There is no disputing the fact that the economy is in transition. The latest poor terms of trade data confirms Australia’s main exports aren’t selling as well as the glory days of the resources boom.
That’s not to say that everything is gloomy, far from it, employment is holding up well, the housing market is chugging along, people are spending albeit at the sales, tourism is picking up and the lower $A and lower fuel costs are having an effect on exports and foreign investment.
So what’s wrong? The answer is business isn’t spending. It’s got its hands stuck permanently in its pockets. At the other end of the spectrum banks also aren’t lending to anything with risk involved.
That’s right it’s all about risks. No one wants to take any.
The reason is quite clearly shown in the latest Deloitte quarterly CFO Survey for December. Chief Financial Officers are the men and women in corporations usually referred to as ‘bean counters’ and who always try and keep the ambitions of the managing director or chief executive officer in check.
They crunch the numbers on any new deal but to give it the ‘thumbs up’ do they have to be confident that the external economy is under control and in December they were extremely doubtful that was the case.

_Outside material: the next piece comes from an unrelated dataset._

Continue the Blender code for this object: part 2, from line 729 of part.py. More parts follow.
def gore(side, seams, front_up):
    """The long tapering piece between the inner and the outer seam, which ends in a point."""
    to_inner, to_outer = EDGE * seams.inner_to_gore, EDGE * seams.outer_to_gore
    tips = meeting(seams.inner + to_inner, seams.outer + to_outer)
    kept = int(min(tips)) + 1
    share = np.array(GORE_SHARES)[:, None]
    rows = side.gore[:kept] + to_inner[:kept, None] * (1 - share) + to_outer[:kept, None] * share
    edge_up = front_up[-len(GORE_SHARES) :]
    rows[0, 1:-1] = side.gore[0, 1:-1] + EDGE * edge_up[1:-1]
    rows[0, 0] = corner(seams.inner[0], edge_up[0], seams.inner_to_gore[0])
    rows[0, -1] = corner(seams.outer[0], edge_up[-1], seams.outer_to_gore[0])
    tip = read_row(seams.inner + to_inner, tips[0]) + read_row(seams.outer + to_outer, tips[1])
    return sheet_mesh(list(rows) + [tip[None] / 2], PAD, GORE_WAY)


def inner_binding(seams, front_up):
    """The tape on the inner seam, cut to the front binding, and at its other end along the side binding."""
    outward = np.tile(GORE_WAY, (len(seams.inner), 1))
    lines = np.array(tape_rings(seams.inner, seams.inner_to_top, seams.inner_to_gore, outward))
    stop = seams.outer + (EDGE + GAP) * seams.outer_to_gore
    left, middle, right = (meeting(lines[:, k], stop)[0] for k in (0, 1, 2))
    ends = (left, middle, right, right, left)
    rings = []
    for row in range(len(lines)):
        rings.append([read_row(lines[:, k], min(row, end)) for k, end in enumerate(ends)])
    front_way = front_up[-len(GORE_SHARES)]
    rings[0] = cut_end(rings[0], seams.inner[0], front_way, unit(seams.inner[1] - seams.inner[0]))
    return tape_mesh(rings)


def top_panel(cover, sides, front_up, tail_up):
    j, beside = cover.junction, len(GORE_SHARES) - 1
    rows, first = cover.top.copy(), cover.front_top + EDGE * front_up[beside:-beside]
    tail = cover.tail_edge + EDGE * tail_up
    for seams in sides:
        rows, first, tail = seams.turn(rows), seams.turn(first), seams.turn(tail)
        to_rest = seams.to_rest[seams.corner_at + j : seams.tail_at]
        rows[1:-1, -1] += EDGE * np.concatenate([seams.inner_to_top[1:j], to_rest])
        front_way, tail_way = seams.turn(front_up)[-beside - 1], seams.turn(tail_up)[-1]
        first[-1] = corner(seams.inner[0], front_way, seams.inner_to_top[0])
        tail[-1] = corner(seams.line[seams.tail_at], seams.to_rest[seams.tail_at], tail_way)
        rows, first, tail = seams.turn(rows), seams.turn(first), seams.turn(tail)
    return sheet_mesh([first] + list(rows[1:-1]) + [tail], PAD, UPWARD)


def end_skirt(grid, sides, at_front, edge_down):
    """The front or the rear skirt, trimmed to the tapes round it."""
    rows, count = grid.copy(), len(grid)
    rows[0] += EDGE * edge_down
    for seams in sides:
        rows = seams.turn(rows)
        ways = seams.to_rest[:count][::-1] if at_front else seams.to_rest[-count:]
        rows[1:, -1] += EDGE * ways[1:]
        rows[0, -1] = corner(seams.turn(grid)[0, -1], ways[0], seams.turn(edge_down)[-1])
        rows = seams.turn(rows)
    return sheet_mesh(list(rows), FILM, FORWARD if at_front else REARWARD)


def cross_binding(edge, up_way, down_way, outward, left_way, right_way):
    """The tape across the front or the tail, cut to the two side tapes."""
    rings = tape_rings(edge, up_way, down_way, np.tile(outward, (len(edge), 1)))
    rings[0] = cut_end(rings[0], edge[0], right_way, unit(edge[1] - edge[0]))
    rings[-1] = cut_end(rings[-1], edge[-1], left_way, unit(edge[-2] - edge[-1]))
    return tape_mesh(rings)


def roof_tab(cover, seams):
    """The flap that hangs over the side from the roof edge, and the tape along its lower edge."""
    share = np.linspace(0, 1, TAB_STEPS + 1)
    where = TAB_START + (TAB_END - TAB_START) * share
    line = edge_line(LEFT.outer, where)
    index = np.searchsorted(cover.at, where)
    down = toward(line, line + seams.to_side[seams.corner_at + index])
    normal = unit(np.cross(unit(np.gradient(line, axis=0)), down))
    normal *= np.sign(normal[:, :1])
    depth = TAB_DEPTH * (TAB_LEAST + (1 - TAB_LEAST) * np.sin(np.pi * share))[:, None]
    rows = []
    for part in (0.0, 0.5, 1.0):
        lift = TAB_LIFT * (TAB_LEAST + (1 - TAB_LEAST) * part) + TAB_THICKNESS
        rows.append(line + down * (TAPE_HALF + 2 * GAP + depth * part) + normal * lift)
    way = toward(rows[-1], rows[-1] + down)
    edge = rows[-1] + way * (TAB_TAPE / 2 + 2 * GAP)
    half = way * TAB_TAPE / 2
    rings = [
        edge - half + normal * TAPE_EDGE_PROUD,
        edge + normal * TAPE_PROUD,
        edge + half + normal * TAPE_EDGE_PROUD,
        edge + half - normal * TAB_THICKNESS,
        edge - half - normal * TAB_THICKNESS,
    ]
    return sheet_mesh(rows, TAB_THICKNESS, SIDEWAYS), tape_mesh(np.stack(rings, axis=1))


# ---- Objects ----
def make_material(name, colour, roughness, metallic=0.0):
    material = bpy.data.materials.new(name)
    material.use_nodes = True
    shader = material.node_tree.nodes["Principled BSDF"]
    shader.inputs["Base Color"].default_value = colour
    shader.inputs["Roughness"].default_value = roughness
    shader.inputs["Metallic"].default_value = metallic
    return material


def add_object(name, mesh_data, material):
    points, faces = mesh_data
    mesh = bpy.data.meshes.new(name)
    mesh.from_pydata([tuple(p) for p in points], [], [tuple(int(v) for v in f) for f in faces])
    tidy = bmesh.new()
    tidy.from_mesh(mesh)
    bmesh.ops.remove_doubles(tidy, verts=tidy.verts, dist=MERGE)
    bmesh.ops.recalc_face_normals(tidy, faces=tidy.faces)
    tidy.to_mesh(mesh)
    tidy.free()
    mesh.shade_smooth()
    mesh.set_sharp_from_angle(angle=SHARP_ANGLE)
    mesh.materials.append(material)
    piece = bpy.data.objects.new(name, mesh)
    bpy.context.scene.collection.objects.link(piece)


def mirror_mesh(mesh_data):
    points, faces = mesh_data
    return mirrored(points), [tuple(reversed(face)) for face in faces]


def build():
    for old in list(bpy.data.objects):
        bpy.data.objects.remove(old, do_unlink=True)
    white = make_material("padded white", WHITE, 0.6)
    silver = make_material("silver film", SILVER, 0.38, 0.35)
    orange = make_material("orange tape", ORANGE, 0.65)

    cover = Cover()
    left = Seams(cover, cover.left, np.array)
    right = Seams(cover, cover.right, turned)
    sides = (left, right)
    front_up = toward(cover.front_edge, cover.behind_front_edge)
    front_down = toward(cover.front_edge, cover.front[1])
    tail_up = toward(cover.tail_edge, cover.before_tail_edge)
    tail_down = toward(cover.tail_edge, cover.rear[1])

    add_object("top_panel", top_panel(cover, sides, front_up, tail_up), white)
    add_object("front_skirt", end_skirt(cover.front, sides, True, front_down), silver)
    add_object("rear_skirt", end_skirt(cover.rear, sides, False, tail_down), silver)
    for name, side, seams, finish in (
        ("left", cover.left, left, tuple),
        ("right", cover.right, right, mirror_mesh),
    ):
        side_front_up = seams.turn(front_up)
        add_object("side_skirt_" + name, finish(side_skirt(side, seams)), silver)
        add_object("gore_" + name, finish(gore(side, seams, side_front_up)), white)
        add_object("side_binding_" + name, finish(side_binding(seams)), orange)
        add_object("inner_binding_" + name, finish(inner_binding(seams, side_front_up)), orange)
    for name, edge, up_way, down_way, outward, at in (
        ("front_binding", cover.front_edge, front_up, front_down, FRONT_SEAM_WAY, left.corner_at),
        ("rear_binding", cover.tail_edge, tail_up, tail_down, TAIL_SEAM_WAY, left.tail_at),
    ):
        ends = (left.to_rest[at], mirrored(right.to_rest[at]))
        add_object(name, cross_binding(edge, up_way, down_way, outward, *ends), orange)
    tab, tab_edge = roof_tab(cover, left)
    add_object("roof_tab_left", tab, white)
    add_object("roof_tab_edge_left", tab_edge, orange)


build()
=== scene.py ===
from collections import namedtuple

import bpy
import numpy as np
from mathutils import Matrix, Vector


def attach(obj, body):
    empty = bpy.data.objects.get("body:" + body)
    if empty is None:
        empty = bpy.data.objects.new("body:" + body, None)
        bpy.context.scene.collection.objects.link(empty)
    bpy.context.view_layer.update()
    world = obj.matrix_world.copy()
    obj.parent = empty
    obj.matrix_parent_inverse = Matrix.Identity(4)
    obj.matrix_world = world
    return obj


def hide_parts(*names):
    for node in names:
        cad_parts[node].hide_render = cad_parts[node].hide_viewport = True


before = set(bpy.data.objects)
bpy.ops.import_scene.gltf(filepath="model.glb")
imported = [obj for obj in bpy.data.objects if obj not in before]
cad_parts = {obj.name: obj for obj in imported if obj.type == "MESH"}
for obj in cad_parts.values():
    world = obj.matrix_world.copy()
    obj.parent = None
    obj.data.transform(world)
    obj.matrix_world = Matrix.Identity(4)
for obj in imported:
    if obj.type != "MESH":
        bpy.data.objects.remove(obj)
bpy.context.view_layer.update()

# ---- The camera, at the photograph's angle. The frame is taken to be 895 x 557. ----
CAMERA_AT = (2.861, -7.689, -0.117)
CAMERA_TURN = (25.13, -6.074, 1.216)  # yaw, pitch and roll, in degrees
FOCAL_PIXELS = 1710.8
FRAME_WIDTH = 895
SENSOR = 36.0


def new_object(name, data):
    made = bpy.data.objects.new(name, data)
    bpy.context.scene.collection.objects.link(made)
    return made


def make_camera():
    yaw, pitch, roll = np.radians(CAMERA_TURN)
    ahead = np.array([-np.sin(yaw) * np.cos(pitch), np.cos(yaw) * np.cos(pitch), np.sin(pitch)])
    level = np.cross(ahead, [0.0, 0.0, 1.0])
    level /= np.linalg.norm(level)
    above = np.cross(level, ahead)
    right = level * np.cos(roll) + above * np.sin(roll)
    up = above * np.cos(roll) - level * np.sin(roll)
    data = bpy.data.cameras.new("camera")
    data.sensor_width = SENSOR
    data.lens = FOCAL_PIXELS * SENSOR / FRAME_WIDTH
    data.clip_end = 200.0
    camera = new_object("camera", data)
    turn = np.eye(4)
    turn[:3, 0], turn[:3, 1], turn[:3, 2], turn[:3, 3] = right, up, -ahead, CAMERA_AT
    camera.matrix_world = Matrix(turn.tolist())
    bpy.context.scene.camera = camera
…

Quoting from the survey ‘Discontent with federal government policy is now as bad as it was in the dying months of the former Labor government. This has combined with the sharp drop in commodity prices and the multi-speed economy to put a brake on finance bosses’ willingness to invest and take new risks.’

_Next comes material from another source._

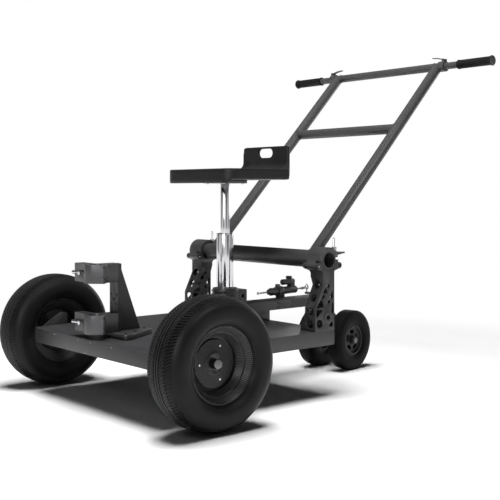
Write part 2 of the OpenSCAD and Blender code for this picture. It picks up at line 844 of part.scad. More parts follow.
// Side view of the seat: pan, sweep up and backrest
function seat_profile() =
    let (
        lip = 16,
        sweep_r = 34,
        back_top = pan_top + back_h,
        back_face = back_y - back_t,
        lip_z = pan_top - lip_h
    ) concat(
        arc([lip / 2 - seat_front, lip_z + lip / 2], lip / 2, 180, 360, 8),
        [[lip + 8 - seat_front, pan_under]],
        arc([back_y - 22, pan_under + 22], 22, 270, 350, 8),
        arc([back_y - back_t / 2, back_top - back_t / 2], back_t / 2, 0, 180, 8),
        arc([back_face - sweep_r, pan_top + sweep_r], sweep_r, 0, -60, 8),
        [[seat_back - 40, pan_top]],
        arc([8 - seat_front, pan_top - 8], 8, 90, 180, 6)
    );

// Plan of the seat, drawn in at the backrest
function seat_plan() =
    let (
        front = seat_corner - seat_front,
        rear_r = 8,
        waist_r = seat_half - back_half,
        waist_y = seat_back + waist_r
    ) concat(
        arc([seat_corner - seat_half, front], seat_corner, 180, 270, 8),
        arc([seat_half - seat_corner, front], seat_corner, 270, 360, 8),
        arc([seat_half - rear_r, seat_back - rear_r], rear_r, 0, 90, 4),
        arc([seat_half, waist_y], waist_r, 262, 180, 8),
        [[back_half, waist_y + over], [-back_half, waist_y + over]],
        arc([-seat_half, waist_y], waist_r, 0, -82, 8),
        arc([rear_r - seat_half, seat_back - rear_r], rear_r, 90, 180, 4)
    );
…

A net 6 per cent of CFOs felt positive about the prospects for their company, up from 2 per cent in the September quarter, but well down from 32 per cent at the beginning of 2014.
Seventy-three per cent said it is not a good time to take on more risk – up from 70 per cent in the September quarter – the highest since the March quarter of 2013.
“Risk aversion, and an overall sense of caution, across both individual companies and the wider market, appear to be taking a real hold and impacting investment appetite and growth strategy,” Deloitte chief operating officer Keith Skinner told the Australian Financial Review.
When the Abbott government came to power in September 2013, a net 60 per cent saw it as a positive influence on their businesses. That has reversed to 62 per cent seeing it as a negative. “For the third quarter in a row, CFO confidence in the financial prospects of their companies was well below 10 per cent, with a shift in sentiment coinciding with the beginning of the [2015 financial year] federal budget impasse.”
Failure to sell the budget’s austerity strategy to the public, and the Senate, and a number of subsequent policy reversals has further hurt business’s faith that the government is in charge of the economy.
Mr Skinner said there was plenty of cheap debt, with bank loans now the most favoured funding source, but CFOs’ willingness to borrow was at its lowest level in three years at a net minus 17 per cent. The majority expects their gearing levels to fall even further, even though most think gearing levels are too low.
“Canberra appears to still be a lead weight on business confidence,” Mr Skinner said.